Goodbye, Ruby Tuesday

5 min read

Tuesday, was eerily quiet in the markets. Tuesdays have in many respects become a key day as Mondays have lost their sparkle, as have Fridays, and thus the second day of the week is now when the big things happen.

What was even more telling was that it was a Tuesday after one of those five US public holidays which annually occur on a Monday (Martin Luther King Day, Presidents’ Day, Memorial Day, Labor Day and Columbus Day). On those, business activity around the globe tends to be muted but catch-up is played on the Tuesday. That did not happen yesterday.

Surely the impending ECB meeting has lots to do with that. I’m not sure how many permutations of the QE programme – or whatever special acronym they will find for it – there might be but I must have heard or read most of them in the secure knowledge that whatever is announced will not be exactly what people expected.

The questions, as to the probable efficacy of pumping money into the system, remain unanswered but it seems to be broadly agreed that anything less than an open-ended programme will fail to spark whatever it is that believers expect it to spark.

Juergen Stark, formerly chief economist and member of the executive board of the ECB and (needless to say) a German critic of QE, questions the fears of deflation but questions even more their use as an excuse to move towards it. He recently said in an interview: “QE is meant for countries in the periphery and not for the northern euro countries.” In doing so, he shot a very large missile through the very principle of “one size fits all” monetary policy. Just as an aside, he suggested in the same interview that a write-down of Greek debt is unavoidable which is fairly self-evident, but at this moment in time still strictly contrary to Berlin’s official stance on the matter.

Starter, not the engine

Just as the ECB is slaving over this hot topic, the Bank of Japan, grand-master of pouring money down black holes, has reduced its inflation forecast for the coming year from 1.7% to merely 1.0%. Clearly the fall in oil prices – Japan has to import every drop it consumes – isn’t helping the BoJ in its quest to raise inflation but at the same time it demonstrates the powerlessness of individual central banks.

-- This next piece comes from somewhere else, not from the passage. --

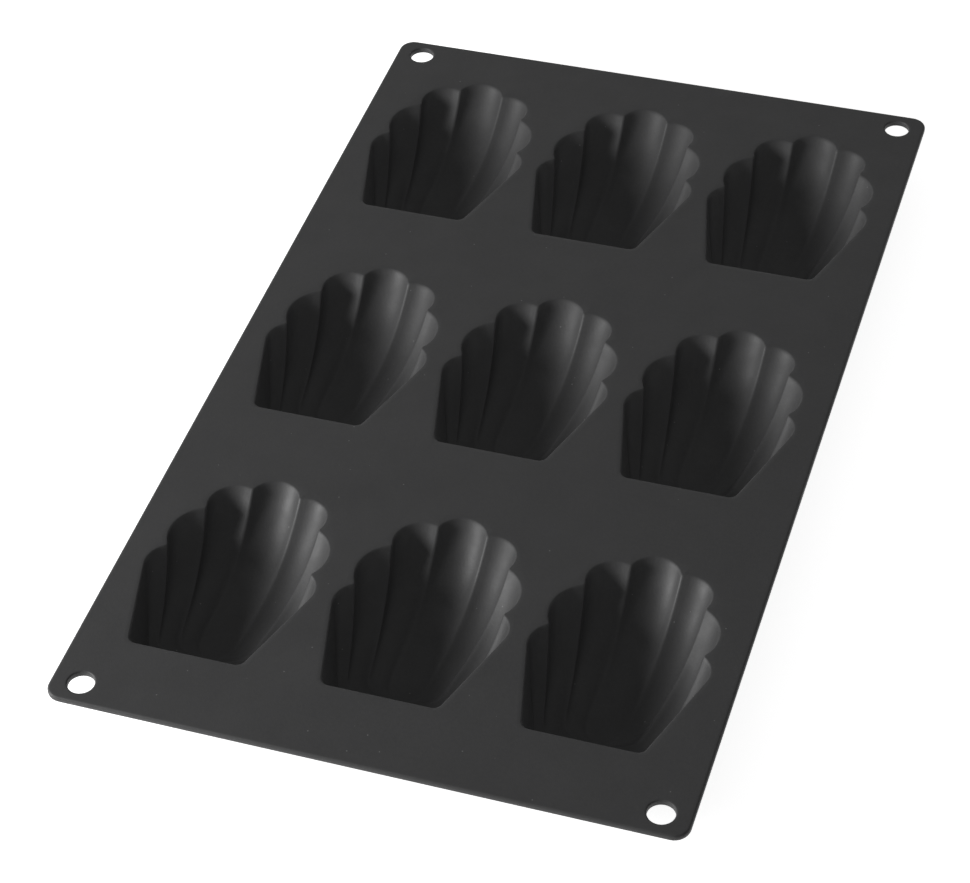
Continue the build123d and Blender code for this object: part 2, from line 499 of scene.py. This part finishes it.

In automotive terms, monetary policy is supposed to be the starter motor of economic activity, not the actual engine. The BoJ has been placed in the position where it is expected to act as the latter and we all know what eventually happens if we try to use a starter motor to kangaroo-hop down the road. What was once seen as a risk but has now proven to be reality is pure Keynes who famously wrote that using monetary policy to fight recession is like pushing on a piece of string.

It may sound silly but I’m pretty sure that most members of the Central Council of the ECB know that implementing QE at this stage in the cycle is an exercise in futility but that not implementing it is in all probability even worse. Head you win, tails I lose.

Meanwhile, President O’Bama gave the very barnstorming speech we’d all expected. He looked back at six years of his administration’s unbridled success and predicted a rosy future for the Union. Well, he didn’t get elected twice by not knowing how to spin a good yarn in the face of adversity. In fact, the situation in the US isn’t all that adverse and even if it is all but plain sailing, the list of countries which would love nothing better than to be faced with America’s economic problems is very long indeed.

His appeal, nevertheless, for bi-partisan action sounded hollow given the make-up of Congress and given the past confrontations. There is a strong feeling that he does not respect the elected men and women on Capitol Hill whereby even I must cut him some slack on that front. He spoke well but clearly threw down the gauntlet at the same time. I suspect a further two years of legislative gridlock ahead.

His beloved “hard-working American families” were given the usual airing with respect to a rebalancing of the tax burden but as I noted yesterday, the US tax system requires not reform but complete, bottom up reconstruction which simply isn’t going to happen. With both houses on Capitol Hill firmly in Republican hands and with 1600 Pennsylvania Avenue in possession of a veto, we might as well do a Rip van Winkle until January 2017.